Every year during Christmastime, I ask my family to go around the dinner table and share what they’ve learned this year. Now, a week before the end-of-the-year holidays, I’ll ask the same of you, my dear readers: What did this year teach you?
Try to dig a little deeper than the surface-level lessons, though those are worthy of noting, too. Take the time to contemplate what happened for you over the last 12 months, through the lens of growth. What did you withstand? What challenges did you go through or rise above? What did you learn about yourself, your life path, or what you want? What did you discover about the life that continues to unfold?
What did this year teach you?
Reflecting upon questions such as those above helps bring their answers into our awareness. With that awareness comes agency: you can do something (or not do something) with what you now are aware of. By cognitively engaging with the lessons we have learned, we increase the likelihood that we will remember what we’ve learned in the future.
Here are some of my answers, if you’ll allow me to share.
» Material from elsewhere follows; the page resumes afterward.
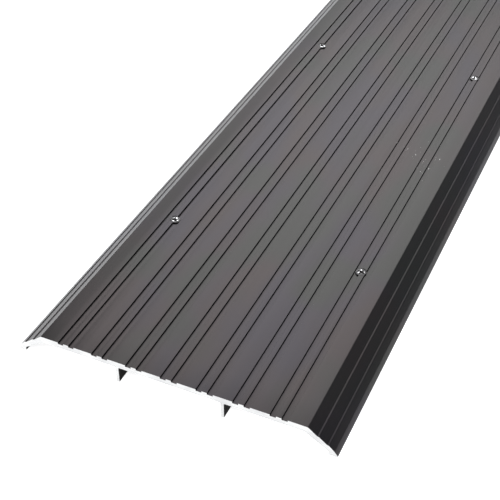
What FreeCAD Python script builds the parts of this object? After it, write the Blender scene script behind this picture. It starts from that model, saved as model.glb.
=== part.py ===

What a year it has been.
Non-attachment
Thematically, my year was characterized by a lot of new beginnings and endings—and isn’t that always the case? 2024 brought weddings and births as well as death and loss, and I therefore cannot condense the year into an adjective like ‘great’ or ‘horrible’. 2024 was not a good or a bad year; it was, however, a year full of life. And life, as we surely must know by now, is always going to be all of it: beautiful, terrible, exciting, mundane. We know that the highs include the lows; that light exists because there is darkness; that love comes with loss.
We disrespect life by expecting it to always be easy or enjoyable; similarly, by anticipating that it will or should always be hard.
2024 paired highs and lows together in ways that made it impossible for me to ignore that they’re a package deal. The highs come with the lows; the lows come with the highs. The way through, as I always seem to be learning, is to not attach myself to either the high or the low. Instead, my focus is best placed on my experience of here, now.
Presence
I spent a lot of time this year thinking about the concept of free will, and whether or not we even really have it, and what control (if any) we do have over these lives we have been gifted with. Anyone else?
Here is the current conclusion that 2024 has led me to (and, of course, the accumulation of what every single moment that has occurred before this one, right now, has led me to): even if we have a lot less control and free will than we’d like to think, we do have the choice in every moment to accept the moment, which reduces the friction we cause by resisting it. Here now, right now, is always available to accept. It’s not a matter of thinking your way to acceptance, but one of shifting your awareness directly onto this moment, and allowing yourself to accept what is here, exactly as things are.
When I can both remember and do this (which frankly, is quite difficult), I can access a steady, strong sense of presence within me. That steady presence is a state I wish to continue to practice connecting to next year and throughout my life—an ongoing lesson, no doubt.
My thoughts on this topic are largely influenced by Robert Sapolsky’s Determined: A Science of Life Without Free Will, the work of
and other teachers of Buddhist philosophical concepts, and my own experiences working with their ideas.Gray Area
Ok, let me move slightly away from the vague and continuous lessons like non-attachment and presence that hopefully don’t have you rolling your eyes, and into what I feel is the most important thing I’ve come to really understand this year: that I want to live, more and more, in The Gray Area. You know, the area that is not entirely defined and exists somewhere between extremes?
(How’s that for a little less vague?)
Let me explain.
It’s so tempting to want to categorize everything as good or bad, right or wrong—and certainly, there are things that do fall firmly into such categories. It’s so human, really: concrete, black and white thinking is a primary characteristic of young children’s brain development. With age and maturity, we gain the capacity to hold nuance and complexity. Still, how many adults seem to forget this capacity.
I don’t want the good/bad/right/wrong categorization impulse to be a default lens for how I view the world. I want to view people as complex, nuanced beings who rarely fall firmly into one single category. If I truly value complexity and nuance in my own life and thinking, then I have to allow the same to be true for those around me.
At the end of this year—an ideologically charged year, at that—I am staking a claim in that good, gray nuanced middle ground. Of course, I have plenty of ideological opinions that lean one way or another, but those opinions are always liable to change based on how my values and morals—which, for the most part, don’t change—interpret the information and resources available to me. In other words: I’m willing to change my mind based on what feels most right, compassionate, fair, and honest. I’m not going to live in a box that instructs me what and how to think, and I’m not going to be the one to place anyone else in a box, either.
So, as tempting and egotistically satisfying it may be to attach myself to a starkly defined spot, it’s not true. The world I live in is all gray area. Moving forward, I intend to maintain this attitude and offer the grace of the gray to others, too.
Cheers, 2024, to that gray middle ground. May 2025 be full of nuance.
*
I hope my reflections have left you with something to chew on—I hope, too, that you take time in the next couple of weeks to reflect on what this last year has taught you. In the spirit of Actual Honesty, share your answers with someone else—broach the possibility of connection, why don’t you.
What have you learned this year, and how will you carry it with you?